Ich glaube, dass man diese Schnittstelle nie zu 100% beseitigen kann. Wir brauchen
die Prüfung von Medikamenten vor der Zulassung. Seit Contergan versuchen wir, völlig
richtig, die Arzneimittelsicherheit kontinuierlich zu erhöhen. Andererseits entwickelt
sich die Medizin sehr schnell und es werden immer wieder neue Indikationen für bereits
zugelassene Arzneimittel entdeckt. Allerdings darf ein Hersteller einen Off-Label-Use
nicht indirekt auch noch unterstützen und so eine nötige Zulassung quasi umgehen.
? Es gibt zugleich den großen Bereich der seltenen Erkrankungen, wo mangels Gewinnaussichten
kaum ein Hersteller die Investition für einen Zulassungsantrag aufwenden will.
Korrekt, das ist die Freiheit des Herstellers.

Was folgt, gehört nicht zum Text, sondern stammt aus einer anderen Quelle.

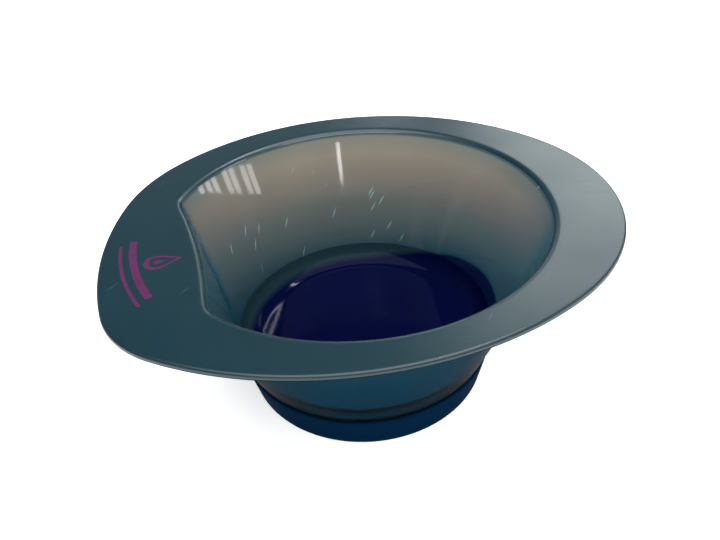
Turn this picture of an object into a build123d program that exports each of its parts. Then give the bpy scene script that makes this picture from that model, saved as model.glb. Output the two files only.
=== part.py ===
from build123d import *
import math
import os

# Hair colour mixing bowl: a round tapered bowl with a wide flat rim that runs out on one side
# into a handle, a flat leaning wall under the handle edge for wiping the brush, a raised floor
# on a hollow foot, and a soft non-slip base stretched over that foot.
# Frame: origin on the resting surface at the centre of the foot, +Z up, the handle towards -X.
# All sizes are in millimetres.

# Driving dimensions: whole object
MOUTH_Z = 58.7  # height of the mouth's edge
MOUTH_R = 58.6  # radius of the round mouth, where the flat of the rim begins
WALL = 2.0  # wall, floor and skirt thickness

# Rim: a closed outline of six tangent arcs, dished very slightly upwards to its edge. In order they
# are the far end, the +Y side, the +Y corner of the handle, the handle end, the -Y corner of the
# handle and the -Y side. The last two radii, about 30 and 97, are the ones that close the outline.
RIM_CENTRE = (14.3, -4.05)  # centre of the first arc
RIM_RADII = (60.9, 77.1, 55.4, 104.6)
RIM_JOINS = (-71.0, 15.5, 125.0, 155.5, 185.7, 226.5)  # where each arc starts, in degrees from +X
RIM_RISE = 0.04  # rise of the rim for each millimetre outwards
RIM_THICK = 1.8
RIM_EDGE_ROUND = 0.7
MOUTH_ROUND = 2.4  # round-over between the rim and the inside wall

# Tapered wall
SHOULDER_Z = 11.5  # step between the wall and the foot
WALL_FOOT_R = 41.0  # outside radius of the wall at the step
WALL_TOP_R = 58.6  # outside radius of the wall at the mouth's height
FLOOR_Z = 11.5  # inside floor
FLOOR_ROUND = 8.0  # inside radius between floor and wall

# Brush-wiping wall: part of a large leaning cylinder, bulging slightly into the bowl
WIPE_X = -46.8  # middle of the handle edge, at the mouth's height
WIPE_LEAN = 9.1  # degrees from upright
WIPE_R = 203.0

# Foot skirt of the bowl, inside the soft base
SKIRT_TOP_R = 39.4
SKIRT_END_R = 37.6
SKIRT_END_Z = 2.0
BEAD_Z = 6.0  # snap bead that holds the base on
BEAD_R = 0.5

# Soft non-slip base
BASE_TOP_R = 41.6  # stands slightly proud of the wall as a thin ledge
BASE_FOOT_R = 39.4
BASE_INNER_R = 31.0
BASE_EDGE_ROUND = 1.2
TREAD_RADII = (33.2, 35.8)  # grooves in the resting face
TREAD_WIDTH = 1.2
TREAD_DEPTH = 0.6

ABOVE = 30.0  # how far cutting bodies run past the mouth
BEYOND = 100.0  # and how far they reach from the axis


def spin(points):
    """Revolve a closed (radius, height) polygon about the bowl's axis."""
    return revolve(make_face(Polyline(*[(r, 0, z) for r, z in points], close=True)), Axis.Z)


def wall_radius(z):
    """Outside radius of the tapered wall at height z."""
    return WALL_FOOT_R + (WALL_TOP_R - WALL_FOOT_R) * (z - SHOULDER_Z) / (MOUTH_Z - SHOULDER_Z)


def skirt_radius(z):
    """Outside radius of the foot skirt at height z."""
    return SKIRT_END_R + (SKIRT_TOP_R - SKIRT_END_R) * (z - SKIRT_END_Z) / (SHOULDER_Z - SKIRT_END_Z)


def rim_height(radius):
    """Height of the rim's top face at a distance from the axis."""
    return MOUTH_Z + RIM_RISE * (radius - MOUTH_R)


def towards(angle):
    """Unit vector in the plane at an angle in degrees from +X."""
    return Vector(math.cos(math.radians(angle)), math.sin(math.radians(angle)))


def closing_radii(chords):
    """Radii of the last two arcs, from the unit chords of all of them."""
    gap = Vector(0, 0)
    for radius, chord in zip(RIM_RADII, chords):
        gap -= chord * radius
    a, b = chords[-2:]
    area = a.X * b.Y - a.Y * b.X
    return (gap.X * b.Y - gap.Y * b.X) / area, (a.X * gap.Y - a.Y * gap.X) / area


def rim_outline():
    """Face inside the rim's outer edge."""
    ends = RIM_JOINS[1:] + (RIM_JOINS[0] + 360,)
    chords = [towards(end) - towards(start) for start, end in zip(RIM_JOINS, ends)]
    radii = RIM_RADII + closing_radii(chords)
    centre = Vector(*RIM_CENTRE)
    arcs = []
    for i, (start, end) in enumerate(zip(RIM_JOINS, ends)):
        if i > 0:
            centre += towards(start) * (radii[i - 1] - radii[i])
        arcs.append(CenterArc(centre, radii[i], start, end - start))
    return make_face(Curve() + arcs)


def rim_plate():
    """The dished rim and handle, with a rounded edge, still without the mouth."""
    inner, outer = MOUTH_R - 4 * WALL, BEYOND
    dish = spin([
        (0, rim_height(inner) - RIM_THICK),
        (inner, rim_height(inner) - RIM_THICK),
        (outer, rim_height(outer) - RIM_THICK),
        (outer, rim_height(outer)),
        (inner, rim_height(inner)),
        (0, rim_height(inner)),
    ])
    plate = extrude(rim_outline(), MOUTH_Z + ABOVE) & dish
    edge = [e for e in plate.edges() if distance_from_axis(e) > MOUTH_R and abs(e.tangent_at(0.5).Z) < 0.5]
    return fillet(edge, RIM_EDGE_ROUND)


def distance_from_axis(edge):
    """How far the middle of an edge is from the bowl's axis."""
    middle = edge.position_at(0.5)
    return math.hypot(middle.X, middle.Y)


def wiping_cylinder(radius):
    """Leaning cylinder whose side towards +X is the wiping wall."""
    a = math.radians(WIPE_LEAN)
    x = WIPE_X - WIPE_R * math.cos(a)
    z = MOUTH_Z - WIPE_R * math.sin(a)
    return Location((x, 0, z), (0, -WIPE_LEAN, 0)) * Cylinder(radius, 4 * BEYOND)


def outside_body():
    """The bowl's outside below the rim, solid, with its foot."""
    top = MOUTH_Z - RIM_THICK / 2
    bowl = spin([(0, SHOULDER_Z), (WALL_FOOT_R, SHOULDER_Z), (wall_radius(top), top), (0, top)])
    bowl -= wiping_cylinder(WIPE_R - WALL)
    foot = spin([(0, SKIRT_END_Z), (SKIRT_END_R, SKIRT_END_Z), (SKIRT_TOP_R, SHOULDER_Z), (0, SHOULDER_Z)])
    return bowl + foot


def inside_cavity():
    """The space inside the bowl, with the rounded floor and the wiping wall."""
    corner = wall_radius(FLOOR_Z) - WALL
    top = MOUTH_Z + ABOVE
    profile = Polyline((0, 0, FLOOR_Z), (corner, 0, FLOOR_Z), (wall_radius(top) - WALL, 0, top), (0, 0, top),
                       close=True)
    space = revolve(make_face(profile), Axis.Z)
    space = fillet(space.edges().filter_by(GeomType.CIRCLE).sort_by(Axis.Z)[0], FLOOR_ROUND)
    return space - wiping_cylinder(WIPE_R)


def foot_hollow():
    """The open space below the floor, inside the skirt."""
    top = FLOOR_Z - WALL
    return spin([
        (0, SKIRT_END_Z - WALL),
        (skirt_radius(SKIRT_END_Z - WALL) - WALL, SKIRT_END_Z - WALL),
        (skirt_radius(top) - WALL, top),
        (0, top),
    ])


def snap_bead():
    """Half-round bead round the skirt."""
    r = skirt_radius(BEAD_Z)
    return revolve(Plane.XZ * Pos(r, BEAD_Z) * Circle(BEAD_R), Axis.Z)


def bowl_shell():
    """The one-piece moulded bowl: wall, floor, foot skirt, rim and handle."""
    shell = outside_body() + rim_plate() - inside_cavity() - foot_hollow()
    mouth = [e for e in shell.edges() if on_mouth(e)]
    shell = fillet(mouth, MOUTH_ROUND)
    return shell + (snap_bead() - foot_hollow())


def on_mouth(edge):
    """True for the edges between the rim's top face and the inside walls."""
    radius = distance_from_axis(edge)
    return radius < MOUTH_R and abs(edge.position_at(0.5).Z - rim_height(radius)) < RIM_THICK / 4


def non_slip_base():
    """Soft ring stretched over the skirt, with a tread on its resting face."""
    ring = spin([
        (BASE_INNER_R, 0),
        (BASE_FOOT_R, 0),
        (BASE_TOP_R, SHOULDER_Z),
        (SKIRT_TOP_R, SHOULDER_Z),
        (SKIRT_END_R, SKIRT_END_Z),
        (BASE_INNER_R, SKIRT_END_Z),
    ])
    bottom = ring.edges().filter_by(GeomType.CIRCLE).group_by(Axis.Z)[0]
    ring = fillet(bottom.sort_by(lambda e: e.radius)[-1], BASE_EDGE_ROUND)
    ring -= snap_bead()
    for r in TREAD_RADII:
        ring -= spin([(r, 0), (r + TREAD_WIDTH, 0), (r + TREAD_WIDTH, TREAD_DEPTH), (r, TREAD_DEPTH)])
    return ring


os.makedirs("parts", exist_ok=True)
for name, make in (("bowl_shell", bowl_shell), ("non_slip_base", non_slip_base)):
    part = make()
    part.label = name
    export_step(part, f"parts/{name}.step")
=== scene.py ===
"""Hair colour mixing bowl: the looks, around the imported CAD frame.

Metres, +Z up, handle towards -X.
"""
import math

import bmesh
import bpy
import numpy as np
from mathutils import Matrix, Vector


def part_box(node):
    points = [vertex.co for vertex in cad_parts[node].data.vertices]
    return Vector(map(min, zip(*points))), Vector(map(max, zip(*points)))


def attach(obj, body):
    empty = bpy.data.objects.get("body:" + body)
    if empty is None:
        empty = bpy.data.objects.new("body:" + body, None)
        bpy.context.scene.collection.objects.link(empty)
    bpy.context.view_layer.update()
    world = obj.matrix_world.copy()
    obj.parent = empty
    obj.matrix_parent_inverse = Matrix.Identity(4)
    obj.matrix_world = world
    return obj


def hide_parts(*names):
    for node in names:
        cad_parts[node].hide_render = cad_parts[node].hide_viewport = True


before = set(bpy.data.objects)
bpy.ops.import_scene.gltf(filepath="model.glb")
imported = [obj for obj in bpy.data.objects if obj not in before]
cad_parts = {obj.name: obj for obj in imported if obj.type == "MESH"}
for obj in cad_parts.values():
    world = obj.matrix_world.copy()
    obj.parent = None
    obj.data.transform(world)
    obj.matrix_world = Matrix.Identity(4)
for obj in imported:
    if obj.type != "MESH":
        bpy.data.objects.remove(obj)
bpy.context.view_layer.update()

MM = 0.001
shell_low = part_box("bowl_shell")[0]
base_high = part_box("non_slip_base")[1]

# Sizes of the bowl, in millimetres. The first three come from the frame.
SHOULDER_Z = base_high.z / MM  # top of the soft base, where the wall starts
BASE_TOP_R = base_high.x / MM
SKIRT_END_Z = shell_low.z / MM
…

Es gäbe hier, allerdings rein theoretisch,
die Möglichkeit einer Zwangszulassung von Staats wegen. In Großbritannien wurde das
mehrfach angewendet, in Deutschland ist das reine Theorie.

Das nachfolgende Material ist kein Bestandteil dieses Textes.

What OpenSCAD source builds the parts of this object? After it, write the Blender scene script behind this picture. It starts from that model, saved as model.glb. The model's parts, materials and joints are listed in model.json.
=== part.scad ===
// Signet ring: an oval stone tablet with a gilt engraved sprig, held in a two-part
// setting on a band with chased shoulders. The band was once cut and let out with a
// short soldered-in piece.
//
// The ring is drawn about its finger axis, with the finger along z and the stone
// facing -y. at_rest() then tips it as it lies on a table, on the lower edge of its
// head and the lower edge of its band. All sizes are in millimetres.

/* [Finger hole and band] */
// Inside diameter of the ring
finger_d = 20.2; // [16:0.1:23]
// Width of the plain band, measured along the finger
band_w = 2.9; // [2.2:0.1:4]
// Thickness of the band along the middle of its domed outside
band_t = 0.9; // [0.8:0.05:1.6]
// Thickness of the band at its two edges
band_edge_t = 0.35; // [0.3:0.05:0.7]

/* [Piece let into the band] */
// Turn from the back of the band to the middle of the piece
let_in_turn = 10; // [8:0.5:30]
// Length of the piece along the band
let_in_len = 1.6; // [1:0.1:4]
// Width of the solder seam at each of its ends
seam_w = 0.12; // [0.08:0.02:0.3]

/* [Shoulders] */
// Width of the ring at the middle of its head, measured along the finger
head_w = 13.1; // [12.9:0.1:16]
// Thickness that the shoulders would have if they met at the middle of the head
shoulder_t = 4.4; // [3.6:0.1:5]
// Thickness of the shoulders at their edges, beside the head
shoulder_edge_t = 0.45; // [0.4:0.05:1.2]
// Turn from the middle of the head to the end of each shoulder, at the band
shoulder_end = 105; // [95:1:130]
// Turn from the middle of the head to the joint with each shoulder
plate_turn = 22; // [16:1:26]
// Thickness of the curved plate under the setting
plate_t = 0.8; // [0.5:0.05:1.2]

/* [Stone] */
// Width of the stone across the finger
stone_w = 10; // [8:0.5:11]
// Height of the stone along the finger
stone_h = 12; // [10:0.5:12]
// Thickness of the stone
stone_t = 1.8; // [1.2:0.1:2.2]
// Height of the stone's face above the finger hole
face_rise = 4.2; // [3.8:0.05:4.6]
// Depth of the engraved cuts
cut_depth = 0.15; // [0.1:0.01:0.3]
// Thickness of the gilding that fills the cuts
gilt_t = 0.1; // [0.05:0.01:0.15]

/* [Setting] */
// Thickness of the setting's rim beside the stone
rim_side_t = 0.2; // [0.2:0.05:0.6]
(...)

? Die Augenheilkunde kennt seit Jahren ein besonderes Problem. 2007 bekam Novartis
die Zulassung für Ranibizumab (Lucentis), das vielen Patienten mit feuchter Makuladegeneration
helfen kann. Der bis dahin von vielen Ärzten praktizierte Off-Label-Einsatz des Krebsmedikaments
Bevacizumab (Avastin) fand aber oft weiter statt, zumal das Mittel, entsprechend portioniert,
zu einem Bruchteil der Kosten zu haben ist …

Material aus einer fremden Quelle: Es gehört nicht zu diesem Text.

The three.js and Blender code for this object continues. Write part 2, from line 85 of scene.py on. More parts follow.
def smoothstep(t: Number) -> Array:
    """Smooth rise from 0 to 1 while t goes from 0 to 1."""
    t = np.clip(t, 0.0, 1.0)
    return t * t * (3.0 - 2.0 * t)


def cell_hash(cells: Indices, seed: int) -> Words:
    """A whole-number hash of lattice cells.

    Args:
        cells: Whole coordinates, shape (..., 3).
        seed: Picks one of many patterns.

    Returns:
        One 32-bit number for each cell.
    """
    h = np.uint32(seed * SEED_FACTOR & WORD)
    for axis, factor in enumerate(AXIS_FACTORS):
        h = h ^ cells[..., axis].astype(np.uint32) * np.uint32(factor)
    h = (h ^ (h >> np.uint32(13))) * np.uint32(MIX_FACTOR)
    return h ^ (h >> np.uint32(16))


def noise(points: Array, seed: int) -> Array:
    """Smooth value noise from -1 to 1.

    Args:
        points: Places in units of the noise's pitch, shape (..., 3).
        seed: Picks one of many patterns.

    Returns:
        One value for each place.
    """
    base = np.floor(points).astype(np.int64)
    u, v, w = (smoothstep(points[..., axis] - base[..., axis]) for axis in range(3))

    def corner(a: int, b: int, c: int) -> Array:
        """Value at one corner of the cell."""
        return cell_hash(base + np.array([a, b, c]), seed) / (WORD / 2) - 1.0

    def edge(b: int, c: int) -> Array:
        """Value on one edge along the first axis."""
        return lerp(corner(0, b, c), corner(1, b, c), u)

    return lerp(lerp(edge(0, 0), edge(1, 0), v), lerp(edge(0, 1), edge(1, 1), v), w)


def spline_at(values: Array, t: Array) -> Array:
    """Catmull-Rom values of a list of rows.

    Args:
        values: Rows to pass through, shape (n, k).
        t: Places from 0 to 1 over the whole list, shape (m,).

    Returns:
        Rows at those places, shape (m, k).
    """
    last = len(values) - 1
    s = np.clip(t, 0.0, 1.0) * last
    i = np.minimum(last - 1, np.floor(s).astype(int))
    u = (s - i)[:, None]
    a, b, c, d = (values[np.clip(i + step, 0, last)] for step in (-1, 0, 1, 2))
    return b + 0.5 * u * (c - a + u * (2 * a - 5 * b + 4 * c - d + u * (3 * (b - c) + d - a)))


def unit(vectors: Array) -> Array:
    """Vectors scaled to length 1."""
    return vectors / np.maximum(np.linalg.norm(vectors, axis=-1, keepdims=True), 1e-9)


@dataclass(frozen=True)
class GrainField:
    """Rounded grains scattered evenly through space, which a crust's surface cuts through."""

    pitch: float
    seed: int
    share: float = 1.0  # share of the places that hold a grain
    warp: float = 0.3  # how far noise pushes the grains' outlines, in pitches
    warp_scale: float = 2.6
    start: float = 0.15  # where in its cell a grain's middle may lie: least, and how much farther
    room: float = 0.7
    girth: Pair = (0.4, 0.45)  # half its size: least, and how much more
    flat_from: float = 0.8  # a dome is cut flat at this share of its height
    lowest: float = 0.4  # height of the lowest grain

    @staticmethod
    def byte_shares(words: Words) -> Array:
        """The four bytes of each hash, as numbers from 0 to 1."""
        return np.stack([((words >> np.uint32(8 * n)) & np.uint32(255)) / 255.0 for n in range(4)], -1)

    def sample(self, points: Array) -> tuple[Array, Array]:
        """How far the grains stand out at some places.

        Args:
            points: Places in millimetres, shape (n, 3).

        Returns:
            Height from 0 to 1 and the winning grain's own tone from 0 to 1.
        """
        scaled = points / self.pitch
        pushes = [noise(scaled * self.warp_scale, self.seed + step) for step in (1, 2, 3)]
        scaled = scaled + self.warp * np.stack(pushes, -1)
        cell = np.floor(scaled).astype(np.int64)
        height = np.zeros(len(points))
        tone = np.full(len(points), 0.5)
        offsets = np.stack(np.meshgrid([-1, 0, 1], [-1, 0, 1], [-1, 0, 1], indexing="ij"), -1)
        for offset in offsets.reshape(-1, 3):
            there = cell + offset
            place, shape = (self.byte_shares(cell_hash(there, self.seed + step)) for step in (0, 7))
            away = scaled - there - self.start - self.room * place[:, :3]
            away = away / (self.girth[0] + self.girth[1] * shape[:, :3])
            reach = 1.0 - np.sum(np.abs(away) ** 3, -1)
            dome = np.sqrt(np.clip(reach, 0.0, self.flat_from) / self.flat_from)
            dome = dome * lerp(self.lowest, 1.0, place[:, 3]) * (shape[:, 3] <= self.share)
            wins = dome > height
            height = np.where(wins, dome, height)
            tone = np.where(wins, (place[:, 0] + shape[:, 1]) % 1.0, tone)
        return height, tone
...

Die Sache ist ganz klar: Wenn Sie ein zugelassenes Arzneimittel für eine Indika-tion
haben, können sie ein ähnliches, aber nicht zugelassenes Mittel nur noch in Ausnahmefällen
Off-Label einsetzen.
? Wäre ein Fachgremium, das den Off-Label-Einsatz von Medikamenten bundesweit verbindlich
klärt, eine Lösung?
Es gibt Gremien dazu beim Bundesinstitut für Arzneimittel und Medizinprodukte, deren
Empfehlung Eingang in die Arzneimittelrichtlinie des G-BA finden (Anm. Red. Anlage
VI zum Abschnitt K listet "verordnungsfähige" Off-Label-Mittel in der Onkologie –
http://www.g-ba.de/downloads/83-691-175/AM-RL-VI-Off-label-2010-03-12.pdf) Völlige Einstimmigkeit gibt es auch da nicht.
Und selbst wenn ein Arzneimittelunternehmen für jede denkbare Indikation eine Zulassung
beantragen würde, wird es nicht vermeidbar sein, weiterhin Fälle vor Gericht zu diskutieren.
Auch weil sich manche Patienten in ihrer Not tragischerweise an den letzten Strohhalm
klammern werden. Das Thema Off-Label bleibt uns erhalten.